Professional boxing record
- Total: 2
- Wins: 2
- By knockout: 1

Kickboxing record
- Total: 96
- Wins: 76
- By knockout: 23
- Losses: 19
- By knockout: 2
- Draws: 1

Mixed martial arts record
- Total: 9
- Wins: 8
- By knockout: 6
- By decision: 2
- Losses: 1
- By decision: 1

Other information
- Mixed martial arts record from Sherdog

= Cosmo Alexandre =

Brazilian mixed martial artist and kickboxer

Cosmo Alexandre Moreira da Rocha (born 24 April 1982) is a Brazilian professional kickboxer and mixed martial artist. He is a former It's Showtime 77MAX World Champion, WMC Intercontinental and WPMF World Champion, W5 World Champion.

On 5 December 2009, he won WMC King's Cup Challenger Tournament in Bangkok, Thailand.

Since was a professional MMA competitor from 2011 until 2022. He has competed for Bellator and Legacy Fighting Championship, and ONE Championship.

==Background==
Alexandre, who is named after his grandfather, was born in São Vicente, São Paulo and raised in Santos, Sao Paulo. Growing up, Alexandre competed in football and was talented, going on to play professionally, but ultimately chose to focus on a career in Muay Thai. Alexandre began training in Muay Thai at the age of 19.

==Kickboxing career==
Alexandre began his professional kickboxing career in October 2004 in his native Brazil. In 2007 he experienced the highs and lows of the kickboxing world as he won the WMC Middleweight (160 lbs) Intercontinental Championship and the WPMF Middleweight (160 lbs) World Championship, only to lose them later in the year.

In 2008, Alexandre became a contestant on the It's Showtime Reality TV series. He made it to the finals against Sem Braan, losing via majority decision.

In 2009, Alexandre picked up his biggest kickboxing win as he defeated John Wayne Parr via TKO in the second round at Evolution 17: King of the Square Ring. He fought a total of three times that evening, winning the Evolution 17 King's Cup Qualifying tournament title in the process.

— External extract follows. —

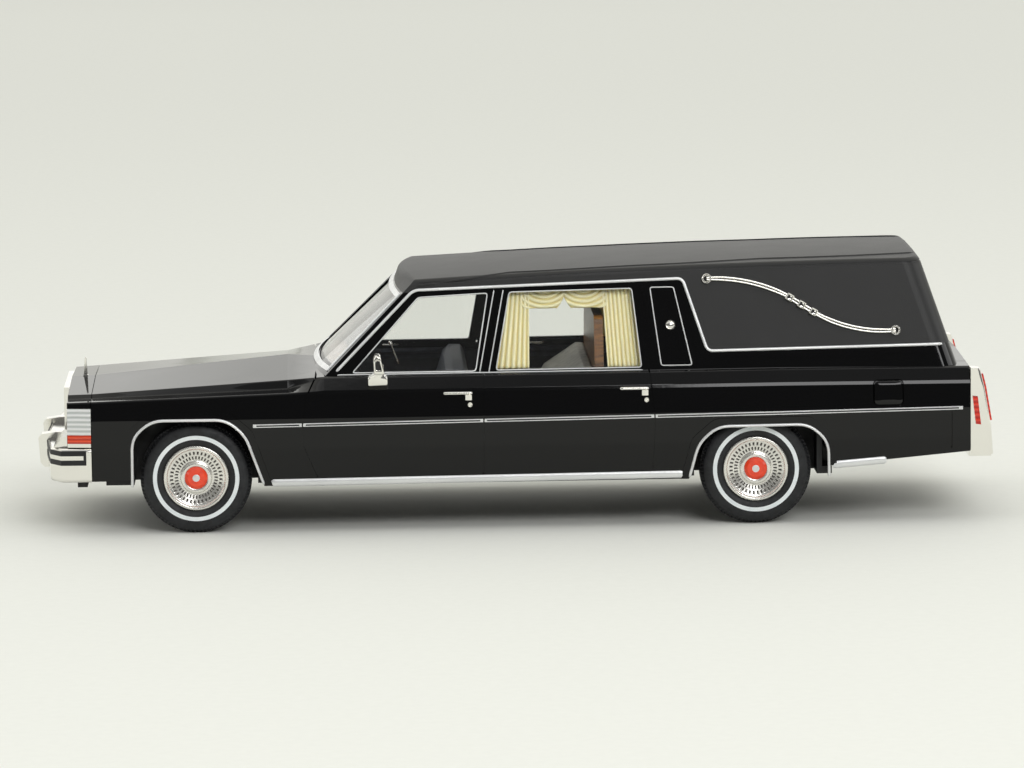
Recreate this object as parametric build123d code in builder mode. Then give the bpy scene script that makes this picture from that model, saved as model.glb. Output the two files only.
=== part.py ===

He defeated Nampon PKMuaythai via unanimous decision in the lackluster main event of Lion Fight 11 in Las Vegas on 20 September 2013.

He was scheduled to have his rubber match with John Wayne Parr at Powerplay Promotions 22 in Melbourne, Australia on 8 November 2013. However, he did not apply for his visa in time and was unable to enter the country and so he was replaced by New Zealand's Brad Riddell who Parr defeated by unanimous decision.

He defeated Mark Holst via UD in the main event of Lion Fight 15 in Ledyard, Connecticut, on 23 May 2014.

In 2015, Alexandre defeated John Wayne Parr in the long-awaited rubber match by unanimous decision at Lion Fight 25. He won the Lion Fight Super Middleweight Belt.

Alexandre defeated Elliot Compton by second-round knockout at ONE: Heroes of Honor on 20 April 2018.

Alexandre lost to Nieky Holzken by second-round knockout at ONE: Warrior's Dream on 17 November 2018.

Alexandre faced Juan Cervantes on 19 November 2022, at ONE on Prime Video 4. He won the fight via technical knockout in the second round and announced his retirement during the post-fight interview.

==Mixed martial arts career==
===Bellator Fighting Championships===
In August 2011, Alexandre signed a multi-fight deal with the Bellator Fighting Championships, a United States-based mixed martial arts promotion.

Alexandre had a disappointing debut in October 2011 as he lost to Josh Quayhagen via decision at Bellator 52. He subsequently rebounded with a current streak of 5 wins in a row (all in Bellator)- a TKO win over Avery McPhatter at Bellator 58; a decision win over Lowrant-T Nelson at Bellator 67; a TKO win over Harry Johnson at Bellator 73; a TKO win due to doctor's stoppage over Mike Bannon at Bellator 77; and a decision win over Josh Quayhagen, avenging his only loss in a rematch at Bellator 80. He amassed a 5–1 record in Bellator.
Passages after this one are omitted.